- [INSTRUCTIONS TO FOLLOW]: What is needed is the run of lines from the one containing "Continue the three.js" through the one containing "return [tuple(q) for q in out]", echoed exactly, with both ends kept and nothing added.

Collection entries:
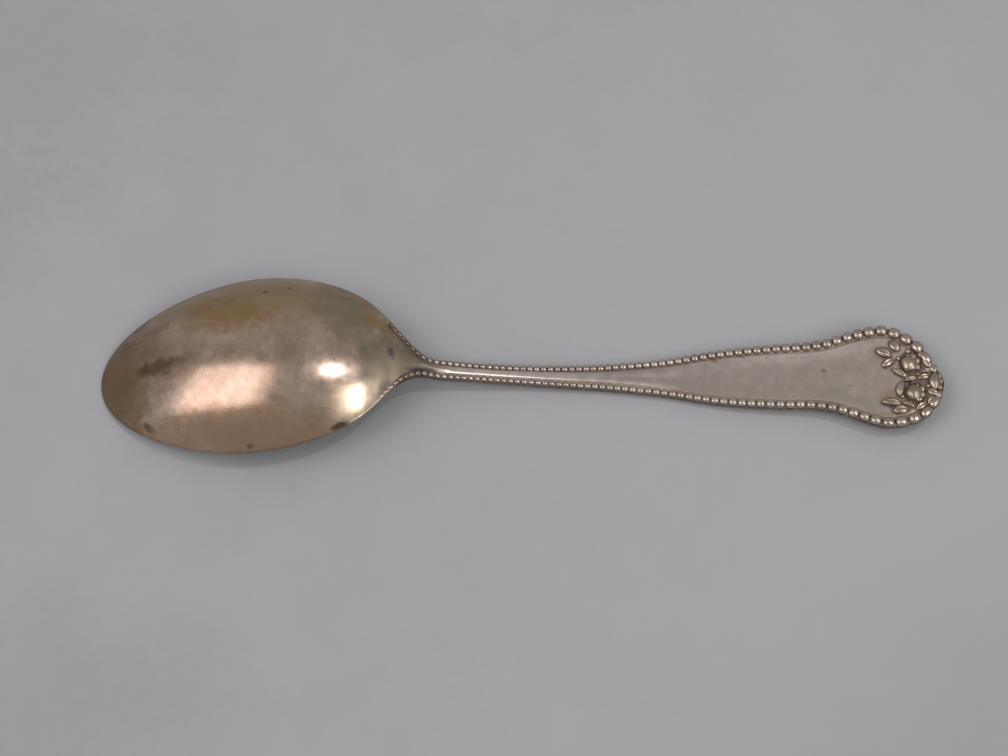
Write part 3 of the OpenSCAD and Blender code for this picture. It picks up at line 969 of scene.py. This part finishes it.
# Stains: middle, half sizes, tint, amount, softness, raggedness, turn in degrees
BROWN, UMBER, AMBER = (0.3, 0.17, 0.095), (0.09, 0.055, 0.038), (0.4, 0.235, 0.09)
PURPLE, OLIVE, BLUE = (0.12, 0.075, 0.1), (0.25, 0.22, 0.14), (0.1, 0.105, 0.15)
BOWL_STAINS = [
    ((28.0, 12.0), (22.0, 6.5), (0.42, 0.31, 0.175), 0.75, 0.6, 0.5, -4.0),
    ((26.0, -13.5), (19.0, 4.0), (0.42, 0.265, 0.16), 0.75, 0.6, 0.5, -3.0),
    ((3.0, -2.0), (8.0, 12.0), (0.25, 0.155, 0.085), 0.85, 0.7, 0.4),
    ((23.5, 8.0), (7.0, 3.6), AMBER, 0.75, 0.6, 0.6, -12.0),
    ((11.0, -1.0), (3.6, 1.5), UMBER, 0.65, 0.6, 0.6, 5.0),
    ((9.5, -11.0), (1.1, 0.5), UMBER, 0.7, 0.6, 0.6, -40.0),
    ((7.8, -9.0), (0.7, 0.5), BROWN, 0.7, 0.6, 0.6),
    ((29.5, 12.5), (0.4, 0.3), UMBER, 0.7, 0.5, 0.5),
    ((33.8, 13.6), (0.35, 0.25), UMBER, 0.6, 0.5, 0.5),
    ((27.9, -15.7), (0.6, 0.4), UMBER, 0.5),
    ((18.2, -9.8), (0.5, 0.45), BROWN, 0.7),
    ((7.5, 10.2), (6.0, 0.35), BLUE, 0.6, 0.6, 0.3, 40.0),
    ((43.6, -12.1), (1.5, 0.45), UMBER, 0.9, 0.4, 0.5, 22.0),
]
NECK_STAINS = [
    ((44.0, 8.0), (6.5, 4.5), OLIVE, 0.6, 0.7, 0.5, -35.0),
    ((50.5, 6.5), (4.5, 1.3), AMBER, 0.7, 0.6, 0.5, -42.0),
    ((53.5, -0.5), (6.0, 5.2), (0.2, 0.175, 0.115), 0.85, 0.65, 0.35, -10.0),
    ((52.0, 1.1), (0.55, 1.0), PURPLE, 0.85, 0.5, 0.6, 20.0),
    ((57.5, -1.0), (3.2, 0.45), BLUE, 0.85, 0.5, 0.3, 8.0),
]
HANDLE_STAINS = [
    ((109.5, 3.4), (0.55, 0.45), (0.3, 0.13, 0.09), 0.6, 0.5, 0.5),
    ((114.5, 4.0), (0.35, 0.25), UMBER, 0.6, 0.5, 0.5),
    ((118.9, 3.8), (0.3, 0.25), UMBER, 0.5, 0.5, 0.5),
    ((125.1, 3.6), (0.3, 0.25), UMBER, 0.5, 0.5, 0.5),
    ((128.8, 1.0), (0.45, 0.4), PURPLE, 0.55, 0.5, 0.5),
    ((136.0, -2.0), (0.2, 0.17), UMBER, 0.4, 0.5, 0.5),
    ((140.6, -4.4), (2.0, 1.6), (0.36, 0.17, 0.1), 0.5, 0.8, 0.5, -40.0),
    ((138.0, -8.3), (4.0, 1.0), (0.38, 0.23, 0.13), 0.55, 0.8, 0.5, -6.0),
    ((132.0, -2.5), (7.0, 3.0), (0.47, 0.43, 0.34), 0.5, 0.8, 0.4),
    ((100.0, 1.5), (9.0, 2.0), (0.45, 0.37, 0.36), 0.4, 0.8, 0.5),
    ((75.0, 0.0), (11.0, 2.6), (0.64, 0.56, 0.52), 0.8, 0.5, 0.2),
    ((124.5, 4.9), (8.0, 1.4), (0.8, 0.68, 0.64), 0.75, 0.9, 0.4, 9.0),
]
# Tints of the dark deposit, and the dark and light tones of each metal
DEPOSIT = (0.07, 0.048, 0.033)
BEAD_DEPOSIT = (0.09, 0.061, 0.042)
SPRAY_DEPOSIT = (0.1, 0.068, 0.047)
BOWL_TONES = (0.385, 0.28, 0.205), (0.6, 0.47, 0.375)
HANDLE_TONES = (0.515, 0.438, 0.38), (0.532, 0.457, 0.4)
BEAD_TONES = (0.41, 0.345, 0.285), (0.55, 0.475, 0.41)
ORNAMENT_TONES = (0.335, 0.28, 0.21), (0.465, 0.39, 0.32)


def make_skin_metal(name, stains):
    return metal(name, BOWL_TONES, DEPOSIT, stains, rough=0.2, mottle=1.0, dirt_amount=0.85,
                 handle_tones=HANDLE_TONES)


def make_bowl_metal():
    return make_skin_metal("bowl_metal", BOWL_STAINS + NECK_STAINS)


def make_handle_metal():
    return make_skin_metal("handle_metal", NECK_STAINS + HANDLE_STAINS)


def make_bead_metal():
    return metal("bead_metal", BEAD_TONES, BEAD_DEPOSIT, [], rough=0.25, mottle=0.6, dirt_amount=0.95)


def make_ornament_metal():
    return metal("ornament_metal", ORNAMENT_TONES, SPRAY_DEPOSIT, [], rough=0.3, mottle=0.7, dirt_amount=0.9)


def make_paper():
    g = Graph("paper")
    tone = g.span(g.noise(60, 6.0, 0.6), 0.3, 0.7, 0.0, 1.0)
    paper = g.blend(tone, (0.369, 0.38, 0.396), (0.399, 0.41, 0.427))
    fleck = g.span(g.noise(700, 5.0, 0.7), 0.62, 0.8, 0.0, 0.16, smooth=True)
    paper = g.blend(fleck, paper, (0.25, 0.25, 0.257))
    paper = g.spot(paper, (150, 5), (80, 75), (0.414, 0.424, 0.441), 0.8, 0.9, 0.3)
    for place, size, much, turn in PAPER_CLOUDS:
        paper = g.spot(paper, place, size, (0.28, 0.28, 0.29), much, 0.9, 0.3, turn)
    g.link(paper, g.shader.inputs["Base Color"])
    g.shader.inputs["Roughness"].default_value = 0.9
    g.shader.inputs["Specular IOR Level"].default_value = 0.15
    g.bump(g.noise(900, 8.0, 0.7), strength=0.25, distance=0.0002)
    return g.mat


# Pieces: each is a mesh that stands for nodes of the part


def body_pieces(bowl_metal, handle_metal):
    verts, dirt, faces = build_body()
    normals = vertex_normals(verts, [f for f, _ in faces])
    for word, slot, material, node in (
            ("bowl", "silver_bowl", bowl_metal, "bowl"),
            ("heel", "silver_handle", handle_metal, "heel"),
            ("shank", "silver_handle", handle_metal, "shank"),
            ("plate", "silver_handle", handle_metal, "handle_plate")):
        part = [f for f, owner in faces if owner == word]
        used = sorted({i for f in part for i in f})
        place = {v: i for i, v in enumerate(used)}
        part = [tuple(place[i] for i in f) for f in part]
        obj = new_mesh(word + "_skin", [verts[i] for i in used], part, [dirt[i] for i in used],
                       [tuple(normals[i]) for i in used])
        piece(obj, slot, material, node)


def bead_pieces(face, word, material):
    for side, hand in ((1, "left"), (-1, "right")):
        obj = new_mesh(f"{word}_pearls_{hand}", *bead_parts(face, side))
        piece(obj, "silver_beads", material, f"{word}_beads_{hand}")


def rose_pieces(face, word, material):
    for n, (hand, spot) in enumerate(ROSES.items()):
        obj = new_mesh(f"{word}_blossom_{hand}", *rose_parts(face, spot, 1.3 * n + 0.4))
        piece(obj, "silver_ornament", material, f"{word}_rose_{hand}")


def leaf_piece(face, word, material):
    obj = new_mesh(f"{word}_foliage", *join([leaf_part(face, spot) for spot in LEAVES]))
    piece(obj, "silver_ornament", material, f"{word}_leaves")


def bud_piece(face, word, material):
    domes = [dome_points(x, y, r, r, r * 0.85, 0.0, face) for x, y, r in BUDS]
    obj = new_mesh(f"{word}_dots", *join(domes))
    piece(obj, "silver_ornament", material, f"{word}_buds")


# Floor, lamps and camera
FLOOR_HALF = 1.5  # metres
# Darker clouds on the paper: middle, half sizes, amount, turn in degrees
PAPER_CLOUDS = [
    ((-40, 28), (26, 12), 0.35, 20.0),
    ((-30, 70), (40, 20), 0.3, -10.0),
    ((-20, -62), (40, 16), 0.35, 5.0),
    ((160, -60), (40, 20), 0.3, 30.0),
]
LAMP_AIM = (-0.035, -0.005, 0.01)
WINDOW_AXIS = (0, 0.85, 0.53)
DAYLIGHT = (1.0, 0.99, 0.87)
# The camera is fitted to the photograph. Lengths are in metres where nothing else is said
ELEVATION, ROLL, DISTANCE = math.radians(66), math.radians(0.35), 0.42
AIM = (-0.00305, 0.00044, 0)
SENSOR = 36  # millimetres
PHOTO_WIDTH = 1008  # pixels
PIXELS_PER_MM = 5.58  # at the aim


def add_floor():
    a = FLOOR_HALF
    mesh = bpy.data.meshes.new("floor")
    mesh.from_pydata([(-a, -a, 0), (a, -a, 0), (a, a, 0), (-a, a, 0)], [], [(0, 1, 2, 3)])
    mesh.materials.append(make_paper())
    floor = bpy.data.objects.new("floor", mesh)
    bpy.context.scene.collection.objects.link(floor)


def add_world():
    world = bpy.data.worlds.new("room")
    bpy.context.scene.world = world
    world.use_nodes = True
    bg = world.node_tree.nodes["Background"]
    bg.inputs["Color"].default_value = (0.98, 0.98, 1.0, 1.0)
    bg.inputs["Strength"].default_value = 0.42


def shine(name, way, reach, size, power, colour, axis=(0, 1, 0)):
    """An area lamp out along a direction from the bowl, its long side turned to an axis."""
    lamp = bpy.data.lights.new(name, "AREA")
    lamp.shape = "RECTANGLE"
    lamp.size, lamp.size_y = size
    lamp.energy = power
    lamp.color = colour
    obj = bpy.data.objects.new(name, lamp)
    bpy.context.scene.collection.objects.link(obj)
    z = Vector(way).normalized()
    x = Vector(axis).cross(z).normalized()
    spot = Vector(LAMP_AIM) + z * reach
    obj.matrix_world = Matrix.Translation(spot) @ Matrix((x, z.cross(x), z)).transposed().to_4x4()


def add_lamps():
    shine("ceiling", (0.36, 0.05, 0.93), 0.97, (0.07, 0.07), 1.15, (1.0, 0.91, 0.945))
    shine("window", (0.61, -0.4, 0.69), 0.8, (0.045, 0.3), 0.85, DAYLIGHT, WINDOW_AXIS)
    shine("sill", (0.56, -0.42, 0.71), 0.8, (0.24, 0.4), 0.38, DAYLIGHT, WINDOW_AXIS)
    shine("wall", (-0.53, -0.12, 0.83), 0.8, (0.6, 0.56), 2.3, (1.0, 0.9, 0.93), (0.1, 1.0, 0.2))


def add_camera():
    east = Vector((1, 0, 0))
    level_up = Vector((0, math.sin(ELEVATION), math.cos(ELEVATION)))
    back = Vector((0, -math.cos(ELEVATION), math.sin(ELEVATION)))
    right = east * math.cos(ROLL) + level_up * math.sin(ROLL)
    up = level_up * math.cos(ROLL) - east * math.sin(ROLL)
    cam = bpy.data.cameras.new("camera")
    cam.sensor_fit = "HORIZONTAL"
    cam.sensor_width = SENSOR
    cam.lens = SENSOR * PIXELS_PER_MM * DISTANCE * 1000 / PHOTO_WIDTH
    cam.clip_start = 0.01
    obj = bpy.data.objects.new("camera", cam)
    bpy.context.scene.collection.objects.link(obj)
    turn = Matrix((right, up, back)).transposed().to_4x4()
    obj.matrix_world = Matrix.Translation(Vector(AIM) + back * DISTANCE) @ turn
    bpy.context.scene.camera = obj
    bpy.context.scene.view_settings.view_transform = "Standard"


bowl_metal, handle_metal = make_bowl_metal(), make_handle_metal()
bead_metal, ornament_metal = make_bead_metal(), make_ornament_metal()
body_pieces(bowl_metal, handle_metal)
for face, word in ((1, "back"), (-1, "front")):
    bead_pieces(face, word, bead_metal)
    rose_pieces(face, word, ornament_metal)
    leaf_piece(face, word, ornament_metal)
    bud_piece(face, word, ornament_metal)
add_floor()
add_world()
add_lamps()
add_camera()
--
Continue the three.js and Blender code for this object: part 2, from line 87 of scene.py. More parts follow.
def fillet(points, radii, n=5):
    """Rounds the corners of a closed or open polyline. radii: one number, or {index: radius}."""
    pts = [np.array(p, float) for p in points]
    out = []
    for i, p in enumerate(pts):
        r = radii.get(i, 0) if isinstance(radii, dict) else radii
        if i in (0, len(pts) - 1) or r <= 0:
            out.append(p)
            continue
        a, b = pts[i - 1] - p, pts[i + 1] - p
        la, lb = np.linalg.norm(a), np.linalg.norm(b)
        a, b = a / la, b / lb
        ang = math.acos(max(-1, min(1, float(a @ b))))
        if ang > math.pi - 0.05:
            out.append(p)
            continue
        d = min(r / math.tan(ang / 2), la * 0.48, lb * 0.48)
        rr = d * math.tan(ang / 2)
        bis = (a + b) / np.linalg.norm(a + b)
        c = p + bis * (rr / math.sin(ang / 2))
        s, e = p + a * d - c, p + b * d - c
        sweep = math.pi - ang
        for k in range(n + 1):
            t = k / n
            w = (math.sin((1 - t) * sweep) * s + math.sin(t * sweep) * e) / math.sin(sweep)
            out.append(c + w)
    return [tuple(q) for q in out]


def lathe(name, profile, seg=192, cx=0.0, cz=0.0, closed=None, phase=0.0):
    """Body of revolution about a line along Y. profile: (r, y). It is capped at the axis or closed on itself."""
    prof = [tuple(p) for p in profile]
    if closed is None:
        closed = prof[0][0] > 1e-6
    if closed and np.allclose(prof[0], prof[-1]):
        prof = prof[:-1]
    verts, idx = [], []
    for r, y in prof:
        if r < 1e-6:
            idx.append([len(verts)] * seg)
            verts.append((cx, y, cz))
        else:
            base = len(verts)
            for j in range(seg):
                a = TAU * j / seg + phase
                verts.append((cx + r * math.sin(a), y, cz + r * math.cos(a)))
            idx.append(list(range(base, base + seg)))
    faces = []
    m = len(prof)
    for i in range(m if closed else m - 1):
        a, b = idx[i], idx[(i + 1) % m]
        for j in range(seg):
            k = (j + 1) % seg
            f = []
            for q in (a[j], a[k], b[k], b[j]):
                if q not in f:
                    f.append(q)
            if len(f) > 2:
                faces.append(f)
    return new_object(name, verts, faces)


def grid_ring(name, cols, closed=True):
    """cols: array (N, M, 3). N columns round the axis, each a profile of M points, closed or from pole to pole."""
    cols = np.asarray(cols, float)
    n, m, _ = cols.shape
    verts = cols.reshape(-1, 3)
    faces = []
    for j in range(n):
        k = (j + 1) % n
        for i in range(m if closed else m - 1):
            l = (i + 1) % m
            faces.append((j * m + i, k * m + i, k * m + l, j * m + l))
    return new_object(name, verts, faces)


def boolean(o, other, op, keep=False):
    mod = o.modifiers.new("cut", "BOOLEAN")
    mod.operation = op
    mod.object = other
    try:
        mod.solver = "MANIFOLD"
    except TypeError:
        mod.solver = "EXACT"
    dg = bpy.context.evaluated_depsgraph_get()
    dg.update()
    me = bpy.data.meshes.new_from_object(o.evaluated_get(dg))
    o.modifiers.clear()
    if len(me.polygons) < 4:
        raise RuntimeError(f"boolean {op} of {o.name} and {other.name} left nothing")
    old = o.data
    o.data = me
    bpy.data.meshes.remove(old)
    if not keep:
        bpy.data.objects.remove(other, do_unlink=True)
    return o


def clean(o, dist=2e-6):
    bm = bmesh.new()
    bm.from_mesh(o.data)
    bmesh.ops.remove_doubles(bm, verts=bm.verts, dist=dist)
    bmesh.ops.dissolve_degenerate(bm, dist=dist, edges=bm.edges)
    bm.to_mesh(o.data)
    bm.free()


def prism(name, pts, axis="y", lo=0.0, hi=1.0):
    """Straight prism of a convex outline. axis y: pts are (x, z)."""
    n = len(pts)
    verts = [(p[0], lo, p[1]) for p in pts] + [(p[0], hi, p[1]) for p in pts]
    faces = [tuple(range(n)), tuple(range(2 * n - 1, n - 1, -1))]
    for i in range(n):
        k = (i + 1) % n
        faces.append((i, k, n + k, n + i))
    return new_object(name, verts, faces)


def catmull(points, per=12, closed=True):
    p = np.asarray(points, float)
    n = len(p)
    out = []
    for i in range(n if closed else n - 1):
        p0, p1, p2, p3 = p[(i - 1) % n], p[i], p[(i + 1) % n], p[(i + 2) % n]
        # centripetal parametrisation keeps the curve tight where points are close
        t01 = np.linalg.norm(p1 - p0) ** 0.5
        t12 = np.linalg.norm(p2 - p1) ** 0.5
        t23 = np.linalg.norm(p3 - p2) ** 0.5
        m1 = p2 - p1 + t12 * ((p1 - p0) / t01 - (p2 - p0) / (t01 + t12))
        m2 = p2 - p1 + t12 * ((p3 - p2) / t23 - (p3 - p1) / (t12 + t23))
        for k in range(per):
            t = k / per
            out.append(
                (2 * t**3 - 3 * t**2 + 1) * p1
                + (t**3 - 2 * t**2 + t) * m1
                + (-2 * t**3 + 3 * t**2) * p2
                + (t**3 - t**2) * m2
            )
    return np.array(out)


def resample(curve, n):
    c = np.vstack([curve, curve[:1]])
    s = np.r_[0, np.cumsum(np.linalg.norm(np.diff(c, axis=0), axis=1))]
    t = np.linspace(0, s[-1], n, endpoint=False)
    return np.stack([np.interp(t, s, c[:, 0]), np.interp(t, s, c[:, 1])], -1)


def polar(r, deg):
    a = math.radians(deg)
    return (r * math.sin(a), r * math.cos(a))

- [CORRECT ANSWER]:
Continue the three.js and Blender code for this object: part 2, from line 87 of scene.py. More parts follow.
def fillet(points, radii, n=5):
    """Rounds the corners of a closed or open polyline. radii: one number, or {index: radius}."""
    pts = [np.array(p, float) for p in points]
    out = []
    for i, p in enumerate(pts):
        r = radii.get(i, 0) if isinstance(radii, dict) else radii
        if i in (0, len(pts) - 1) or r <= 0:
            out.append(p)
            continue
        a, b = pts[i - 1] - p, pts[i + 1] - p
        la, lb = np.linalg.norm(a), np.linalg.norm(b)
        a, b = a / la, b / lb
        ang = math.acos(max(-1, min(1, float(a @ b))))
        if ang > math.pi - 0.05:
            out.append(p)
            continue
        d = min(r / math.tan(ang / 2), la * 0.48, lb * 0.48)
        rr = d * math.tan(ang / 2)
        bis = (a + b) / np.linalg.norm(a + b)
        c = p + bis * (rr / math.sin(ang / 2))
        s, e = p + a * d - c, p + b * d - c
        sweep = math.pi - ang
        for k in range(n + 1):
            t = k / n
            w = (math.sin((1 - t) * sweep) * s + math.sin(t * sweep) * e) / math.sin(sweep)
            out.append(c + w)
    return [tuple(q) for q in out]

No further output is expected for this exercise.